姜默想了想,点头,“权利我明白了。义务方面呢?”
“义务……”沈朝文想了想,“也没什么特别的。毕竟你就爱好做些不正常的事,要求你太多是强人所难,我们以后看情况商量。但有一点比较重要,我的感情有绝对的排他性,我希望你忠诚。”
“嗯。”姜默点头,“尊重,理解。”
“最后,你别因为睡了一觉就有什么负担,要是没想清楚就再考虑考虑,别糊里糊涂地决定了。你考虑得久一点也没关系,对我来讲这是一辈子的事情,你也慎重一些。”
姜默听愣了:“什么意思?”
沈朝文静静道:“算是提前给你打个预防针,跟我在一起没有退路,我是一条死胡同,走进去就别想出来。”
又是那种宣战的语气。
姜默看着他,突然觉得沈朝文爱人的样子很有魅力。虽然他谈感情的时候有点冰冷,有点傲慢,但此刻姜默觉得他很迷人。
可是。
他轻飘飘说几句话就想要自己一辈子?
姜默皱起眉道:“我觉得讲一辈子这种话的人都很愚蠢。”
“别人我不知道,反正我这人死心眼,我就这么想的。”
“你的想法有问题。”
“什么问题?”
“一辈子这种事情无法承诺。”
“看你敢不敢而已。”
姜默真诚道:“你这就是为难我了。我是个今朝有酒今朝醉的人,你要我讲一辈子……以后如果没做到,那多不好,我不承诺自己没把握的事情。”

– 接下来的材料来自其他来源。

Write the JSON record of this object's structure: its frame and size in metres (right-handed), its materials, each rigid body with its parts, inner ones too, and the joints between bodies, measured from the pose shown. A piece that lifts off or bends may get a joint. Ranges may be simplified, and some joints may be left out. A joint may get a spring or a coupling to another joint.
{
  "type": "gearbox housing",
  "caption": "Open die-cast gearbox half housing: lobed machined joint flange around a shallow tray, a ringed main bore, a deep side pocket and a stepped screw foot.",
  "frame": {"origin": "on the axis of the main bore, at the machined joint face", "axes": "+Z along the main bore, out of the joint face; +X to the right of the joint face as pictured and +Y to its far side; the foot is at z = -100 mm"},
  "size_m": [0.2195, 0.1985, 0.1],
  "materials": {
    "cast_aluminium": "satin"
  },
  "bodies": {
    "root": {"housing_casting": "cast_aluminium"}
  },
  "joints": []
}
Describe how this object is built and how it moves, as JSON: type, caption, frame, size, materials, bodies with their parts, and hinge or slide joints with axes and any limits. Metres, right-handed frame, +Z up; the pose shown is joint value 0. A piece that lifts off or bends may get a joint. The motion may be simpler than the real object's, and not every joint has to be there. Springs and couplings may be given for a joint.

“所以让你好好想想,仔细考虑,我不是给你时间了吗。”他还一副我很大度的样子,“你再考虑考虑。”
姜默隐隐感觉自己好像又在走进一个圈套。
“……你是不是在钓我?”
“我怎么又钓你了,我什么时候钓过你?”
“你以退为进,你……”姜默突然有点词穷,“我们在聊这么柔软的事情,你能不能感性一点?慢慢来不行吗,你干嘛才睡一觉就讲那么恐怖的话?”

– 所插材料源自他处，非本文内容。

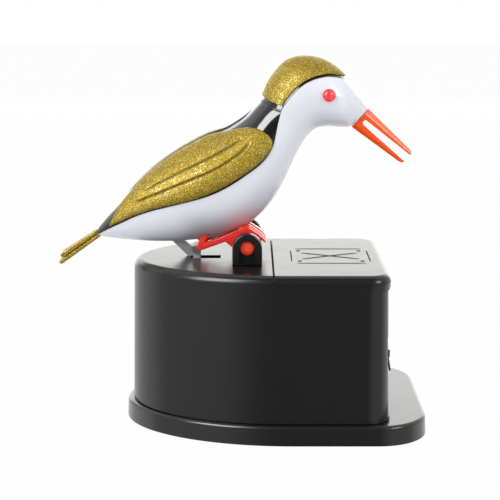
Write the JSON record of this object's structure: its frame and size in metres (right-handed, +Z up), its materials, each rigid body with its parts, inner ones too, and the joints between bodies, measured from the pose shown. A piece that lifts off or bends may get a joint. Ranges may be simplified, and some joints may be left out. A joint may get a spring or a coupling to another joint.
{
  "type": "toothpick dispenser",
  "caption": "Toothpick dispenser: a forked-beak bird on a perch tips over a D-shaped box and takes one pick from a sliding shuttle.",
  "frame": {"origin": "on the table, under the middle of the whole object's outline", "axes": "+X forwards, from the tail towards the outlet; +Z up; +Y to the bird's left"},
  "size_m": [0.1406, 0.085, 0.1408],
  "materials": {
    "black_plastic": "satin moulded black plastic",
    "gloss_black": "high gloss black plastic",
    "dark_plastic": "matte dark plastic",
    "white_plastic": "satin white plastic",
    "grey_plastic": "light grey plastic",
    "gold_glitter": "gold glitter under a clear coat",
    "red_plastic": "translucent red plastic",
    "orange_plastic": "translucent orange plastic",
    "steel": "plain steel",
    "rubber": "matte black rubber"
  },
  "bodies": {
    "box": {"base_plate": "black_plastic", "rubber_foot_1": "rubber", "rubber_foot_2": "rubber", "rubber_foot_3": "rubber", "rubber_foot_4": "rubber", "base_screw_1": "steel", "base_screw_2": "steel", "base_screw_3": "steel", "base_screw_4": "steel", "box_shell": "black_plastic", "pivot_ear_near": "black_plastic", "pivot_ear_far": "black_plastic", "ear_screw_near": "steel", "ear_screw_far": "steel", "hopper_chute": "dark_plastic", "crank_bracket": "dark_plastic", "bracket_screw_1": "steel", "bracket_screw_2": "steel", "return_spring": "steel"},
    "lid": {"refill_lid": "black_plastic"},
    "bird": {"body_shell": "white_plastic", "back_shell": "gloss_black", "wing_near": "gold_glitter", "wing_far": "gold_glitter", "crown_cap": "gold_glitter", "tail_upper": "gold_glitter", "tail_lower": "gold_glitter", "eye_near": "red_plastic", "eye_far": "red_plastic", "beak": "orange_plastic", "leg_near": "red_plastic", "leg_far": "red_plastic", "perch_axle": "red_plastic", "belly_arm": "grey_plastic", "upper_link_pin": "steel"},
    "link": {"link_bar": "grey_plastic"},
    "crank": {"bell_crank": "dark_plastic", "crank_shaft": "steel", "shaft_clip_near": "steel", "shaft_clip_far": "steel", "drive_pin": "steel", "lower_link_pin": "steel"},
    "shuttle": {"feed_shuttle": "gloss_black"}
  },
  "joints": [
    {"name": "bird_tilt", "type": "hinge", "parent": "box", "child": "bird", "pos_m": [0.00255, 0, 0.07], "axis": [0, 1, 0], "range_deg": [0, 62], "stiffness_Nm_per_rad": 0.03, "springref_deg": -34.38},
    {"name": "link_swing", "type": "hinge", "parent": "bird", "child": "link", "pos_m": [-0.01695, 0, 0.0668], "axis": [0, 1, 0], "range_deg": [-62, 0]},
    {"name": "crank_turn", "type": "hinge", "parent": "box", "child": "crank", "pos_m": [0.00255, 0, 0.024], "axis": [0, 1, 0], "range_deg": [0, 62], "deforming": ["return_spring"]},
    {"name": "shuttle_feed", "type": "slide", "parent": "box", "child": "shuttle", "axis": [1, 0, 0], "range_m": [0, 0.01051]},
    {"name": "lid_slide", "type": "slide", "parent": "box", "child": "lid", "axis": [0, 1, 0], "range_m": [0, 0.042]}
  ],
  "couplings": [
    {"joint": "link_swing", "follows": "bird_tilt", "ratio": -1},
    {"joint": "crank_turn", "follows": "bird_tilt", "ratio": 1},
    {"joint": "shuttle_feed", "follows": "bird_tilt", "m_per_rad": 0.00971}
  ]
}
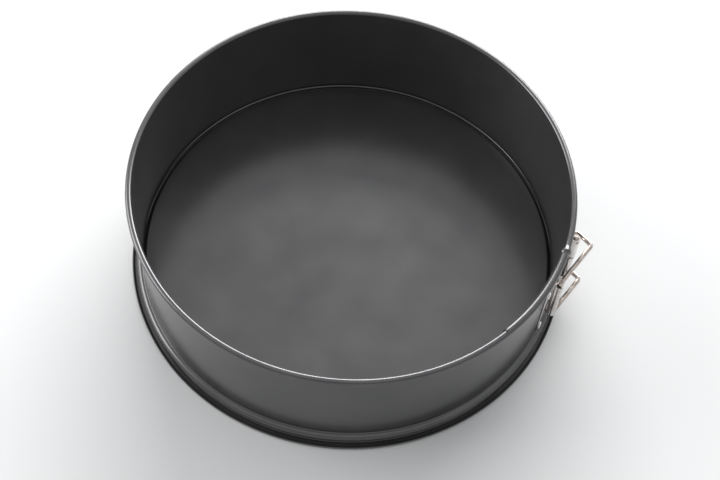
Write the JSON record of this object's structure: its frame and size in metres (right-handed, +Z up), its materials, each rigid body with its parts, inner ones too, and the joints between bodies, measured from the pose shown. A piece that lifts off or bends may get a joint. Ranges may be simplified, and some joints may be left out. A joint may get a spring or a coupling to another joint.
{
  "type": "springform pan",
  "caption": "Round baking tin with a loose flanged base plate and a split springy steel side ring that an over-centre lever clasp opens and closes.",
  "frame": {"origin": "on the pan's axis, in the plane that the base plate stands on", "axes": "+Z up, +X out through the middle of the clasp, +Y along the wall from the hook towards the lever's tip"},
  "size_m": [0.2572, 0.2486, 0.0745],
  "materials": {
    "nonstick_steel": "dark grey non-stick coating, satin",
    "plated_steel": "bright plated sheet steel",
    "plated_wire": "bright plated wire"
  },
  "bodies": {
    "base": {"base_plate": "nonstick_steel"},
    "ring_back": {"band_back": "nonstick_steel"},
    "ring_hook_side": {"band_a": "nonstick_steel", "hook_bracket": "plated_steel", "hook_rivet_lower": "plated_steel", "hook_rivet_upper": "plated_steel"},
    "ring_lever_side": {"band_b": "nonstick_steel", "lever_bracket": "plated_steel", "lever_rivet_lower": "plated_steel", "lever_rivet_upper": "plated_steel", "hinge_pin": "plated_wire"},
    "lever": {"lever": "plated_steel"},
    "link": {"link": "plated_wire"}
  },
  "joints": [
    {"name": "ring_lift", "type": "slide", "parent": "base", "child": "ring_back", "axis": [0, 0, 1], "range_m": [0, 0.09]},
    {"name": "hook_side_spring", "type": "hinge", "parent": "ring_back", "child": "ring_hook_side", "pos_m": [-0.10496, -0.0606, 0.04], "axis": [0, 0, -1], "range_deg": [0, 1.05]},
    {"name": "lever_side_spring", "type": "hinge", "parent": "ring_back", "child": "ring_lever_side", "pos_m": [-0.10496, 0.0606, 0.04], "axis": [0, 0, 1], "range_deg": [0, 1.05]},
    {"name": "lever_swing", "type": "hinge", "parent": "ring_lever_side", "child": "lever", "pos_m": [0.12275, 0.01268, 0.033], "axis": [0, 0, -1], "range_deg": [0, 140]},
    {"name": "link_swing", "type": "hinge", "parent": "lever", "child": "link", "pos_m": [0.12205, 0.02163, 0.033], "axis": [0, 0, 1], "range_deg": [0, 140]}
  ],
  "couplings": [
    {"joint": "link_swing", "follows": "lever_swing", "ratio": 1},
    {"joint": "hook_side_spring", "follows": "lever_swing", "ratio": 0.007429},
    {"joint": "lever_side_spring", "follows": "lever_swing", "ratio": 0.007429}
  ]
}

沈朝文偏过头看他一眼,平淡道:“反正你考虑吧,慢慢考虑,我一点都不急。”
姜默:“……”
意思是丑话说在前头,看你自己选择,他就那个态度。
怎么好像睡一觉睡出了反效果?也没把人睡乖,这人更犟了有没有??
姜默头疼地叹了口气。
突然,神父带着众人站了起来,不知道又要搞什么仪式。他们也跟着站了起来,等了半天才发现原来是弥撒做完了,大家齐齐说了句法语,跟神父告别。
来做弥撒的多是本地人,他们位于靠后的位置,和人群隔着一点,保持一定距离。
和教徒告别后,白头发的神父不知怎么注意到了这两个少见的亚洲面孔,等弥撒结束,径直走向他们,用英文温和地询问他们是哪国人。

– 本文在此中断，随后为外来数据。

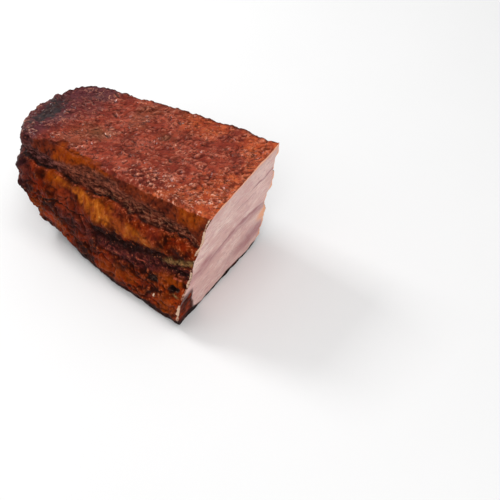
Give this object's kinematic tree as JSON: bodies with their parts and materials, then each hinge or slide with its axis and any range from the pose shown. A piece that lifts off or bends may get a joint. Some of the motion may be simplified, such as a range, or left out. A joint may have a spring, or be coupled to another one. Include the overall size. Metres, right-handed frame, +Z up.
{
  "type": "cured pork belly",
  "caption": "Thick block of cured, smoked pork belly: blistered rind on top, layered fat and lean round the sides, one flat cut end and one rounded end.",
  "frame": {"origin": "middle of the block's box, on the surface that it rests on", "axes": "+X runs along the slab from the rounded end to the cut end, -Y is the leaning front side, +Z is up to the rind"},
  "size_m": [0.1664, 0.1034, 0.0803],
  "materials": {
    "smoked_pork": "reddish brown smoked rind and sides with a moist gloss, pale pink fat and lean on the cut end"
  },
  "bodies": {
    "root": {"pork_belly": "smoked_pork"}
  },
  "joints": []
}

姜默说中国。神父立刻笑了,开口说了两句中文。他只会两句,你好,再见,发音还算标准。他学了很有意义的两句话,你好,再见。
听完他说那句中国话,姜默和沈朝文相视一笑,和这位和蔼的神父交谈起来。
是个很热情的神父,没聊两句就提出说要带他们参观一下教堂内部,还说要拿中文版的圣经给他们看看,也不知道是不是想趁机给他们传个教。
盛情难却,他们也只能跟着神父参观了一圈。教堂庄严而恢弘,走着走着,人也不自觉肃穆很多。
环境渲染之下,姜默突然觉得有些恍惚,莫名有种好笑的联想,感觉这神父像是要带他俩去宣誓。
姜默笑了笑,对身边的沈朝文耳语:“跟在他后边走,总感觉他下一秒就要问我俩什么,无论富贵还是贫穷,健康还是疾病……”
沈朝文笑了笑,笃定地回他一句:“我愿意。”
第29章
他们只在里昂待了三天,短暂的旅途结束后,沈朝文会从巴黎离开回国。
离开前的那个早上,沈朝文很早就醒了。他整晚都没睡踏实,失眠到很晚才睡了会儿,没睡多久生物钟又把身体叫醒了。